I fell in love with Thai Food when I visited my grandparents in Florida (they used to spend winters down there with friends). They always talked about an amazing little Thai place in Fort Meyers that they frequented while down there. I had never had Thai food before (hey, back then all the take-out places were Chinese, not like today where Thai is all over). So, the one year I was fortunate enough to visit, we went. And that became the start of my panang and red curry obsession. Anyway, I don’t know what it is about Thai food…I think it’s the spices…we really love curry paste and have started testing out recipes with it. Check out our vegetable red curry recipe.
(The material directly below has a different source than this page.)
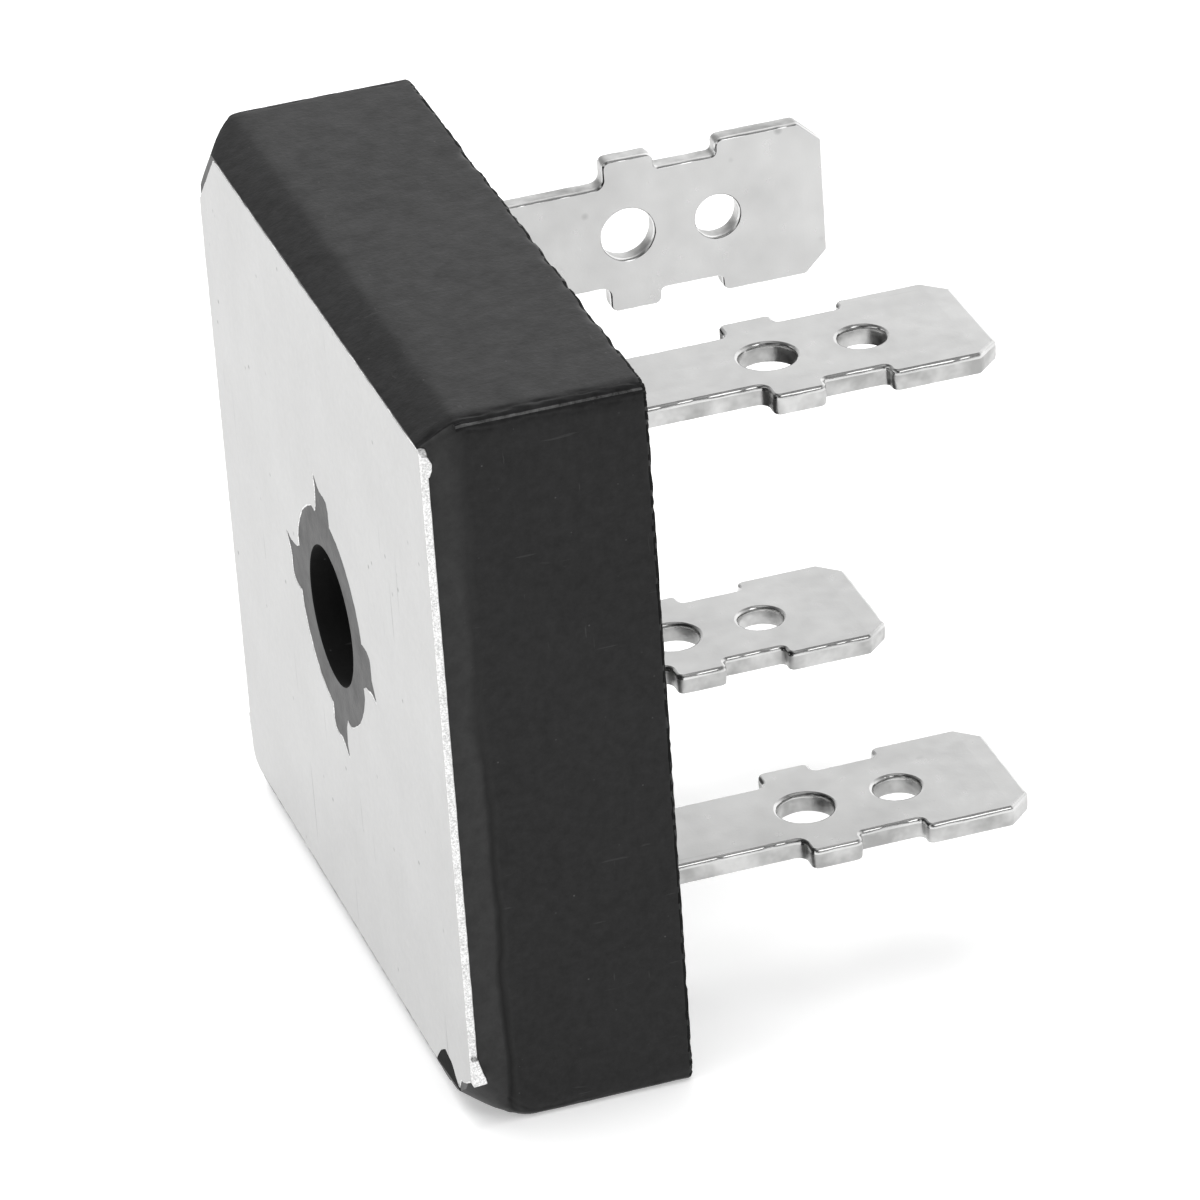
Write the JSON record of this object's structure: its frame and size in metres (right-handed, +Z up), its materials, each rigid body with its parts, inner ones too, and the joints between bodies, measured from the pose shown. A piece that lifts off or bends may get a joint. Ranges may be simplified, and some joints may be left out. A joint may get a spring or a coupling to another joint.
{
  "type": "bridge rectifier",
  "caption": "Square single-phase bridge rectifier: black moulded body on an exposed heat-sink plate, central screw hole, push-on blade terminals.",
  "frame": {"origin": "centre of the screw hole on the heat-sink face", "axes": "+X out of the terminal face, along the screw hole and the blades; +Z up, with the part standing on one side wall; the heat-sink face looks to -X"},
  "size_m": [0.0231, 0.0294, 0.0286],
  "materials": {
    "black_moulding": "matte",
    "plate_metal": "satin",
    "insulation": "matte",
    "tinned_metal": "satin",
    "silicon": "satin",
    "clip_metal": "satin",
    "solder": "satin"
  },
  "bodies": {
    "root": {"case_moulding": "black_moulding", "heatsink_plate": "plate_metal", "insulating_layer": "insulation", "terminal_positive": "tinned_metal", "terminal_negative": "tinned_metal", "terminal_ac_1": "tinned_metal", "terminal_ac_2": "tinned_metal", "diode_chip_1": "silicon", "diode_chip_2": "silicon", "diode_chip_3": "silicon", "diode_chip_4": "silicon", "jumper_clip_1": "clip_metal", "jumper_clip_2": "clip_metal", "jumper_clip_3": "clip_metal", "jumper_clip_4": "clip_metal", "chip_solder": "solder", "clip_solder": "solder", "foot_solder": "solder"}
  },
  "joints": []
}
We try to have it whenever we can and we always take stock of where the good Thai restaurants are. When we are driving home from visiting Grandma Ann in New York we always love to stop in Lewisburg — Greg and I are both Bucknell University Alums — for lunch and a playground stop. In the center of town, there’s a great playground which the kids love that we recently discovered is only a block from a great Thai restaurant. So we get carryout and watch the kids play on the playground. It’s a win-win and both the grownups and kids are happy.
If you’re a reader of this blog you may have also noticed that we love butternut squash. We love making butternut squash soup a variety of ways and this thai coconut butternut squash soup recipe is our go to recipe when we want that spicy kick. It’s a butternut Thai fusion bringing together two of loves. We hope you try it out and love it as much as we do!

Ingredients
- 1 T . coconut oil
- 1 medium onion , chopped
- 2 cloves garlic , finely chopped
- 1 T . fresh ginger , finely chopped
- 1 T . brown sugar
- 1/2-1 T . red curry paste
- salt
- 1 medium butternut squash , peeled and cubed
- 2-3 c . broth
- 1 15 oz . can coconut milk
- 1 lb . shrimp , peeled and deveined
Optional toppings:
- Jasmine rice
- thai basil or cilantro
Instructions
- Heat oil in large soup pot.
- Add onions and saute for about 5-6 minutes.
- Add garlic and ginger and cook for an additional 2 minutes.
- Stir in curry paste, sugar, and salt for an additional minute.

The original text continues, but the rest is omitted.